De afgelopen weken geven allerlei gedachten. Bijvoorbeeld over het onverhinderd komen van Gods Koninkrijk, in tijden dat het zendingswerk praktisch stil ligt. Over vertrouwen in de zorg van de Heere en het nemen van verantwoordelijkheid. Over de afstand tussen mijn uitgezonden collega’s en mijzelf, die ondanks veel contact groter lijkt dan ooit. Wat is het juist in deze omstandigheden treffend dat de zendingsopdracht uit Mattheus 28: 19 ingeklemd staat tussen een bemoediging én een belofte.
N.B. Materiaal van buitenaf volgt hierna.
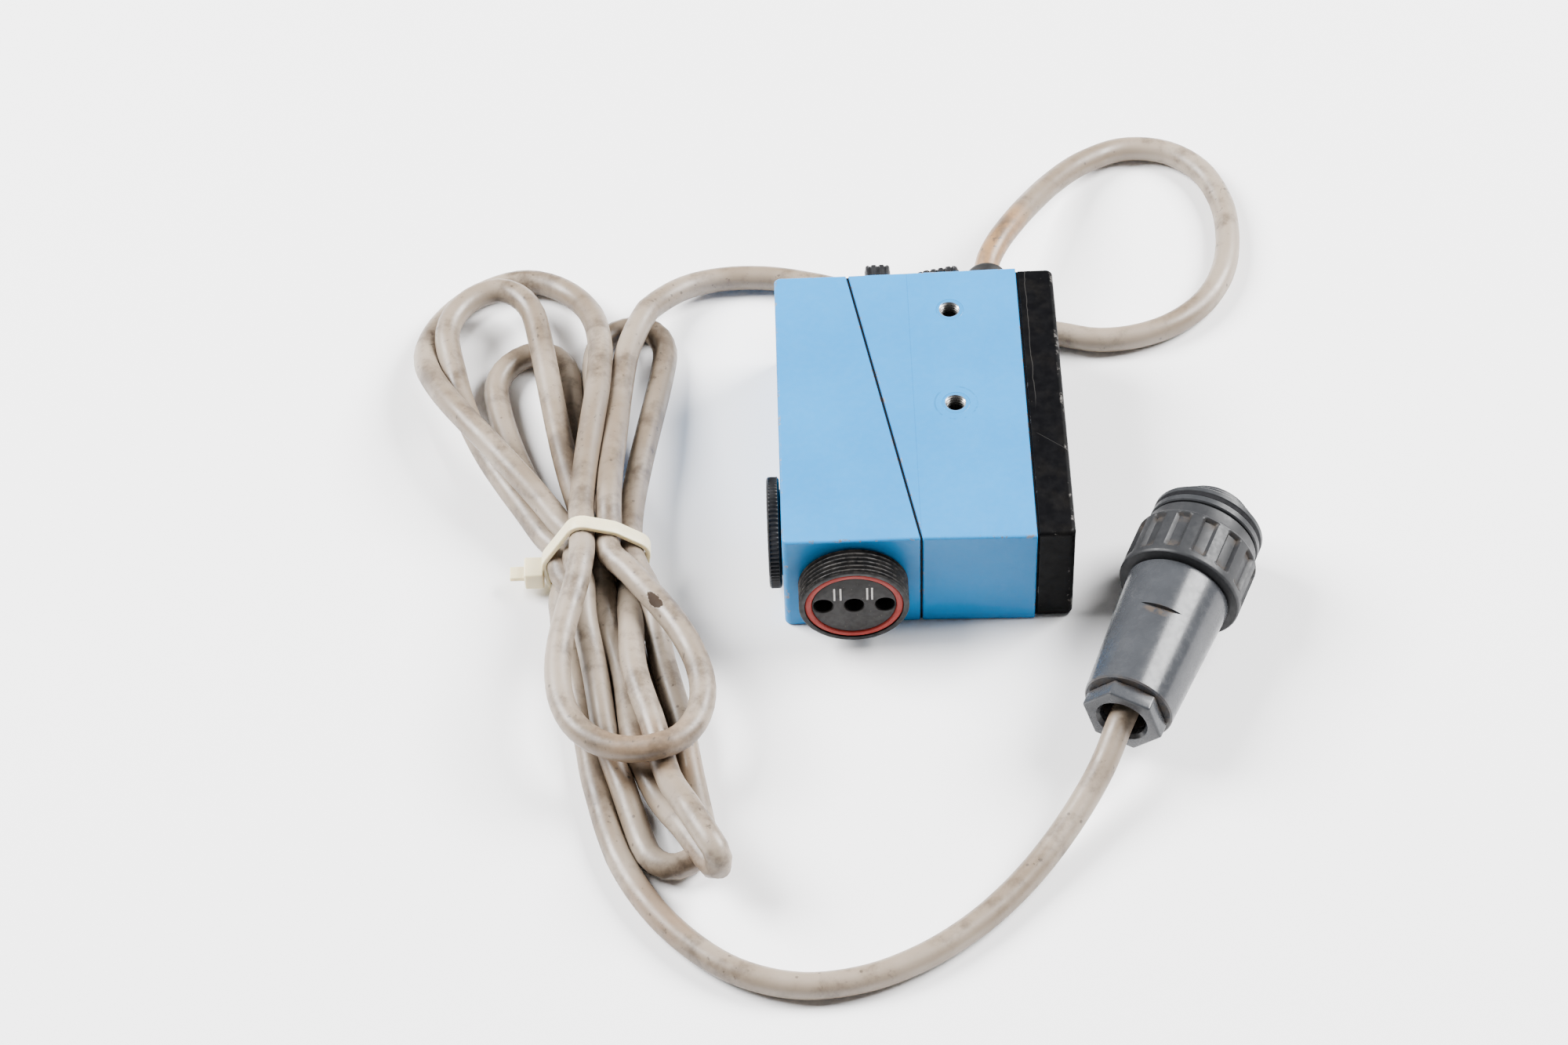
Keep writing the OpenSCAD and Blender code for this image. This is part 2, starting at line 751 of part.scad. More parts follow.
module plug_gasket() {
    color("black") on_plug() translate([0, 0, ring_end + 2.1])
        tube(flange_r - 0.1, flange_r - 0.65, 1);
}

optics_housing();
electronics_housing();
parting_gasket();
side_cover();
cover_gasket();
cover_screws();
housing_screws();
front_thread_insert();
rear_thread_insert();
head_barrel();
head_nut();
head_seal_ring();
fibre_face_plate();
fibre_sleeves();
optics_board();
red_led();
infrared_led();
photodiode();
board_ribbon();
blanking_cap();
cap_oring();
main_board();
board_components();
sensitivity_potentiometer();
mode_switch();
sensitivity_shaft();
mode_shaft();
sensitivity_knob();
mode_knob();
shaft_seals();
status_lens();
cable_boot();
cable_clamp();
cable_cores();
cable_lead_in();
cable_hank();
cable_lead_out();
cable_tie();
plug_clamp_nut();
plug_clamp_seal();
plug_body();
plug_coupling_ring();
plug_insert();
plug_contacts();
plug_gasket();
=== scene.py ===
"""The looks of the photoelectric sensor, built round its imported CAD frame.

The CAD's frame is in metres. Shapes are drawn in millimetres, each on an axis or from the
housing's corner, and mesh_of turns them into metres. MM does the same for single lengths.
"""

import json
import math

import bmesh
import bpy
import numpy as np
from mathutils import Matrix, Vector


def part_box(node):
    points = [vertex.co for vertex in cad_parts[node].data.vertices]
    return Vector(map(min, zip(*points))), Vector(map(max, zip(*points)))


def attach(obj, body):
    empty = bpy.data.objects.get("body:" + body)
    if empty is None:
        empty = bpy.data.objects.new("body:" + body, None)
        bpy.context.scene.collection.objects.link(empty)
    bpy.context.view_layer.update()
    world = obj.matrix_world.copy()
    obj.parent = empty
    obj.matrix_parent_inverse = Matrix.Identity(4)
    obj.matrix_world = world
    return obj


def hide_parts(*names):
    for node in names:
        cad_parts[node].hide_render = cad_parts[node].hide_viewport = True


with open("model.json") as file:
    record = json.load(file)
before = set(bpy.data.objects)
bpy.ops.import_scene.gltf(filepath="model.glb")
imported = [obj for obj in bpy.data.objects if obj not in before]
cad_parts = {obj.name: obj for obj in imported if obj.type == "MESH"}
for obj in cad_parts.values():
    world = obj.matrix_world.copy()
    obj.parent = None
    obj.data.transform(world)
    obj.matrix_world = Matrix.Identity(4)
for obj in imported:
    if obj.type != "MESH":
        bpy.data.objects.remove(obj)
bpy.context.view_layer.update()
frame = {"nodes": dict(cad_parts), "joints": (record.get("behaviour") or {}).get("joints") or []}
MM = 0.001
TAU = 2 * math.pi
BODY = "sensor_body"
# The least radius that a corner keeps where an edge is rounded down over it
LEAST_CORNER = 0.05


# ---------------------------------------------------------------- places from the frame

def centre(node):
    """Middle of a node's box."""
    low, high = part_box(node)
    return Vector([(a + b) / 2 for a, b in zip(low, high)])


def low(node):
    return Vector(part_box(node)[0])


def high(node):
    return Vector(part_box(node)[1])


MID_Z = centre("head_barrel").z
FRONT_Y = low("optics_housing").y
BACK_Y = high("electronics_housing").y
LEFT_X = low("optics_housing").x
SEAM_X = high("electronics_housing").x
RIGHT_X = high("side_cover").x
TOP_Z = high("optics_housing").z
RING_JOINT = next(j for j in frame["joints"] if j["name"] == "plug_ring_turn")
PLUG_AXIS = Vector(RING_JOINT["axis"]).normalized()
PLUG_FACE = Vector(RING_JOINT["pos_m"])
PLUG_TURN = math.degrees(math.atan2(PLUG_AXIS.y, PLUG_AXIS.x))


# ---------------------------------------------------------------- camera

def make_camera():
    """Camera at the photograph's viewing angle."""
    data = bpy.data.cameras.new("camera")
    data.lens = 85.7
    data.sensor_width = 36.0
    camera = bpy.data.objects.new("camera", data)
    camera.location = (-24.09 * MM, -566.28 * MM, 679.91 * MM)
    camera.rotation_euler = [math.radians(a) for a in (39.131, 1.644, -1.304)]
    bpy.context.scene.collection.objects.link(camera)
    bpy.context.scene.camera = camera


make_camera()


# ---------------------------------------------------------------- mesh helpers

def new_object(name, data, body=BODY):
    """Adds an object that rides on a body."""
    made = bpy.data.objects.new(name, data)
    bpy.context.scene.collection.objects.link(made)
    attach(made, body)
    return made


def mesh_of(name, shape, matrix):
    """Mesh in metres of (verts, faces) in millimetres, set on an axis."""
    mesh = bpy.data.meshes.new(name)
    mesh.from_pydata([tuple(matrix @ (Vector(v) * MM)) for v in shape[0]], [], shape[1])
    return mesh


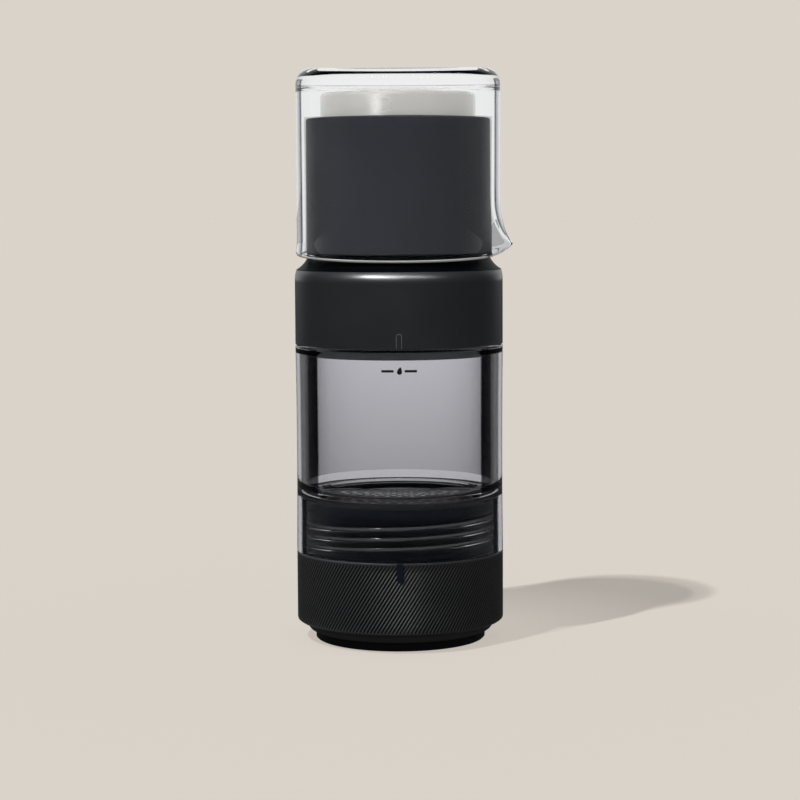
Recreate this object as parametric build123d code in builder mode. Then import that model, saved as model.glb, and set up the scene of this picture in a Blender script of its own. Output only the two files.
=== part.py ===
from build123d import *
from math import atan2, cos, radians, sin, tan
import os

# A hand-pumped cold brew coffee maker with its glass carafe stored upside down over the pump.
# Millimetres. Z is up along the body's axis, the origin is on that axis at the surface it stands on,
# the front with the alignment ribs faces -Y, and the carafe's pouring lip points to +X.

# ---- Driving dimensions ----------------------------------------------------------------------

body_diameter = 76.2  # across the grip ring, the water chamber and the pump skirt

# Clearances
fit_gap = 0.1  # radial gap of pieces pushed into each other
run_gap = 0.05  # radial gap of the piston rod in its guide
loose_gap = 0.3  # radial gap of pieces that drop in and lift out
seat_gap = 0.1  # gap between faces that part when the maker is opened

# Foot
foot_pad_inset = 3.0  # how far the pad stands in from the foot ring
foot_pad_width = 3.3
foot_pad_height = 3.3
foot_ring_inset = 3.8  # how far the foot ring stands in from the body
foot_ring_height = 3.0
foot_ring_round = 2.2

# Filter stack
support_height = 1.7
support_rim_width = 3.0
spoke_width = 1.8
spoke_count = 8
support_hub_radius = 5.0
support_middle_radius = 17.0
mesh_thickness = 0.4
filter_gasket_height = 0.6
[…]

En Jezus, bij hen komende, sprak tot hen, zeggende: Mij is gegeven alle macht in hemel en op aarde. En ziet, Ik ben met ulieden al de dagen tot de voleinding der wereld. Amen.
Dit mag onze troost en uitzien zijn, nu en in de onzekere toekomst. Het feit dat de zendingsopdracht op deze wijze ingeklemd is, geeft ruimte en verwachting, op de verschillende zendingsvelden, hier in Nederland en op het zendingsbureau in Woerden.